§ **Work to complete**: The required output is a word-for-word copy of the lines from the line bearing "# ---- check" through the line bearing "obj.matrix_parent_inverse = Matrix.Identity(4)", inclusive, and no other lines.

§ **Information shown**:
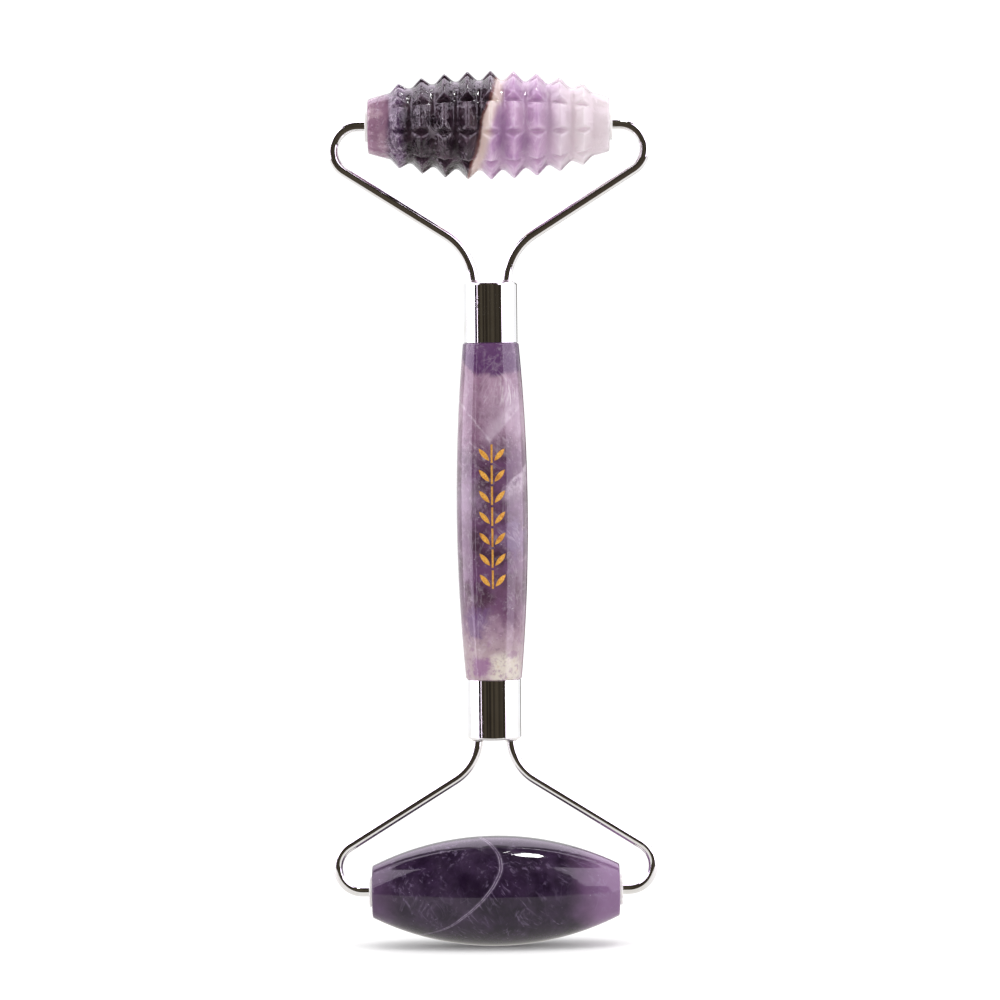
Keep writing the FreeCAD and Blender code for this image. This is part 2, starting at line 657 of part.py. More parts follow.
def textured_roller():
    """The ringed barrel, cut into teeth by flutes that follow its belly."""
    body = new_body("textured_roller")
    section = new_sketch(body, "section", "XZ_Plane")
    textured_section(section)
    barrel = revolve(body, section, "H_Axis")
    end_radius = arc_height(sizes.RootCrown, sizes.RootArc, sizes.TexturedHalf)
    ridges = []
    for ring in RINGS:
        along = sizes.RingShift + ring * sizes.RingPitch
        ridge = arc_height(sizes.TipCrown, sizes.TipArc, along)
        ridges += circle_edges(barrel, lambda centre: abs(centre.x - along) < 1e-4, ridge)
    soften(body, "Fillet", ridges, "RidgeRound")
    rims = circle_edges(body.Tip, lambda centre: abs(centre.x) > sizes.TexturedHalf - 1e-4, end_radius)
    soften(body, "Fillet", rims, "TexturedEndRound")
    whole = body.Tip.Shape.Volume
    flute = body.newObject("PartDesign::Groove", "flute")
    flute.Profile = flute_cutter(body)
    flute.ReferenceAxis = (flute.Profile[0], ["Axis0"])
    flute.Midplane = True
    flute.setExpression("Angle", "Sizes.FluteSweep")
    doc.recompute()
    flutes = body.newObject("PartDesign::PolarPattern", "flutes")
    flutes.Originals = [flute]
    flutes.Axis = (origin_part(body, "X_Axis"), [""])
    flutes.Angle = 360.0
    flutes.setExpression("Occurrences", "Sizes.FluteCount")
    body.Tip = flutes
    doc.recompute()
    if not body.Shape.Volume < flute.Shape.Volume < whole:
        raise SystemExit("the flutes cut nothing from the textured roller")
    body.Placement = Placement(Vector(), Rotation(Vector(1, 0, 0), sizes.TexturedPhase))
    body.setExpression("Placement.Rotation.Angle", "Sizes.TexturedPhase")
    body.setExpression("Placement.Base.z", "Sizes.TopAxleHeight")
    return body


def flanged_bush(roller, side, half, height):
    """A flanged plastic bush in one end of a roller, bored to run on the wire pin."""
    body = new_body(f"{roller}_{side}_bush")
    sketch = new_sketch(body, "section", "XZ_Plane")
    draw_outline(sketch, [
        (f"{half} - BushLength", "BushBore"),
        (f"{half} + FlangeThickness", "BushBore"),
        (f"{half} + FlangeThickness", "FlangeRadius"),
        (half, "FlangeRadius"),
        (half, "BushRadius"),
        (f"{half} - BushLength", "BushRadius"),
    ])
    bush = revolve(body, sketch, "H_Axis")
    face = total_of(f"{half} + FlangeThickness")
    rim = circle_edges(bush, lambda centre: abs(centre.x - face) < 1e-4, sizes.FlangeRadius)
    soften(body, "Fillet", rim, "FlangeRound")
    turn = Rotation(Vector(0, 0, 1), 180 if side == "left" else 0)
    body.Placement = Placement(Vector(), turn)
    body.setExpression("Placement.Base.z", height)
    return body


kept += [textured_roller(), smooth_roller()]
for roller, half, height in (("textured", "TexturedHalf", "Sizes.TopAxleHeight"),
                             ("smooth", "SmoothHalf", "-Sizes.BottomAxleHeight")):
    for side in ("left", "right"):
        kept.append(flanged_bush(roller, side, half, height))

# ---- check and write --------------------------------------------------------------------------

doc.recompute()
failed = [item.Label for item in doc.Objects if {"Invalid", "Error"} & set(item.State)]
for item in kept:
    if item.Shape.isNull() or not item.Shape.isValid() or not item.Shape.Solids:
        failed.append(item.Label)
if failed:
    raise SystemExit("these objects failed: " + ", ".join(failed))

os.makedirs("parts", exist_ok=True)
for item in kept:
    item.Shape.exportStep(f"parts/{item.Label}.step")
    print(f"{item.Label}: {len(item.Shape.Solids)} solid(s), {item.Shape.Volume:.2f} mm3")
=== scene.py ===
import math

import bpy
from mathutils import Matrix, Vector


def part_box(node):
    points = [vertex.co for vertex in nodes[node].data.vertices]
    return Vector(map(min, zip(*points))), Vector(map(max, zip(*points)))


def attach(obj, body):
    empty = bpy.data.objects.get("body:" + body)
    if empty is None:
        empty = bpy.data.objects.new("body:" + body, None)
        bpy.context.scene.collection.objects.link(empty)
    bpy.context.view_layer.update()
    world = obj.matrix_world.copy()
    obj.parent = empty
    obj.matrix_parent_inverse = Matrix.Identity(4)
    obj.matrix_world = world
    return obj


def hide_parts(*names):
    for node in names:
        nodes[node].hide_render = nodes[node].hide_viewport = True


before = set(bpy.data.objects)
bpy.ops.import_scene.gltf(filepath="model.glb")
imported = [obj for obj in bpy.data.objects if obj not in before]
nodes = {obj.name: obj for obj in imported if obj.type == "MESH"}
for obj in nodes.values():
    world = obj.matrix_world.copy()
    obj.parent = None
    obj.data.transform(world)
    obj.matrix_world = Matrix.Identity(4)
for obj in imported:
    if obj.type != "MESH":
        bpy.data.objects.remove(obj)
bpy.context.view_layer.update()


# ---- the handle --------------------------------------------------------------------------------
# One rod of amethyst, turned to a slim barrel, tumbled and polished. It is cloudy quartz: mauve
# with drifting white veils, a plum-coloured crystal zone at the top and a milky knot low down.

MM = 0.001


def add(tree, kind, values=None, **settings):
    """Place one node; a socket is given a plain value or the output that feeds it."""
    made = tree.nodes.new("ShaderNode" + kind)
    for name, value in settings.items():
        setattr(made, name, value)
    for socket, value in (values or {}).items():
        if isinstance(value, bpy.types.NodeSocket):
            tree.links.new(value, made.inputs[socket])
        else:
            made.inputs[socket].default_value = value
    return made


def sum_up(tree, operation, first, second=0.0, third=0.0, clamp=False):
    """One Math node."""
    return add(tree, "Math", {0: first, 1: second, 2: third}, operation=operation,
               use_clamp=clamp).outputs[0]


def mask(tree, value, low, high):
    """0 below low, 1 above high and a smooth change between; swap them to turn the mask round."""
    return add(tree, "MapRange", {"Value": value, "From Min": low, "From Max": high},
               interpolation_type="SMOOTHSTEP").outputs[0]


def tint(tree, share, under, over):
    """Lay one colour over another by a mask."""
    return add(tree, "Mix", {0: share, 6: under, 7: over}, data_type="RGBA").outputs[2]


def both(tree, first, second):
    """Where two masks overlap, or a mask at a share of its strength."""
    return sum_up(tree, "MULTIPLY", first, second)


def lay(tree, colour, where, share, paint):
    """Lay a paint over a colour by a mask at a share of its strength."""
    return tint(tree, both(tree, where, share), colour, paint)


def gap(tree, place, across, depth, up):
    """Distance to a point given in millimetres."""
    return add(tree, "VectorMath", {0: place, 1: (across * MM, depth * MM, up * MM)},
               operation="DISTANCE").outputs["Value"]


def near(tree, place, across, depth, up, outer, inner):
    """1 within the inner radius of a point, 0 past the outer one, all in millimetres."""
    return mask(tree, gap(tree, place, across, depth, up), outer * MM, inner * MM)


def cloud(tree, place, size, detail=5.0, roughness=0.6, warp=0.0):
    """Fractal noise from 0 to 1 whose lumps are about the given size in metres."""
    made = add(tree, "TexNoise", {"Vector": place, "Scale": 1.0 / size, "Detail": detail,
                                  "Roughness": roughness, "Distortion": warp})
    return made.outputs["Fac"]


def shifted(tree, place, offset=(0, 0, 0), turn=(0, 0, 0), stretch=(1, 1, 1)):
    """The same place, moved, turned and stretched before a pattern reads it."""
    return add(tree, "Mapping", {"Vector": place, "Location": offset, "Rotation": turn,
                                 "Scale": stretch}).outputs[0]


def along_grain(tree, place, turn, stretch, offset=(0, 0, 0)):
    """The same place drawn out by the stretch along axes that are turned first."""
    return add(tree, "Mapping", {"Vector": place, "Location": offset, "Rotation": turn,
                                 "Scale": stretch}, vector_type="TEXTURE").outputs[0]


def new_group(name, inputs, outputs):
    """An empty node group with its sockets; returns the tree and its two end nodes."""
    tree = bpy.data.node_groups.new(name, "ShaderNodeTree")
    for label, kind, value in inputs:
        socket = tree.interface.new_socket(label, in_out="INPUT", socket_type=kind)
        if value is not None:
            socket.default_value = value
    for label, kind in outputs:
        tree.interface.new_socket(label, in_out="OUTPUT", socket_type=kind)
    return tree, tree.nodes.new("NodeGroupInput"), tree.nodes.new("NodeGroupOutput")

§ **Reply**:
# ---- check and write --------------------------------------------------------------------------

doc.recompute()
failed = [item.Label for item in doc.Objects if {"Invalid", "Error"} & set(item.State)]
for item in kept:
    if item.Shape.isNull() or not item.Shape.isValid() or not item.Shape.Solids:
        failed.append(item.Label)
if failed:
    raise SystemExit("these objects failed: " + ", ".join(failed))

os.makedirs("parts", exist_ok=True)
for item in kept:
    item.Shape.exportStep(f"parts/{item.Label}.step")
    print(f"{item.Label}: {len(item.Shape.Solids)} solid(s), {item.Shape.Volume:.2f} mm3")
=== scene.py ===
import math

import bpy
from mathutils import Matrix, Vector


def part_box(node):
    points = [vertex.co for vertex in nodes[node].data.vertices]
    return Vector(map(min, zip(*points))), Vector(map(max, zip(*points)))


def attach(obj, body):
    empty = bpy.data.objects.get("body:" + body)
    if empty is None:
        empty = bpy.data.objects.new("body:" + body, None)
        bpy.context.scene.collection.objects.link(empty)
    bpy.context.view_layer.update()
    world = obj.matrix_world.copy()
    obj.parent = empty
    obj.matrix_parent_inverse = Matrix.Identity(4)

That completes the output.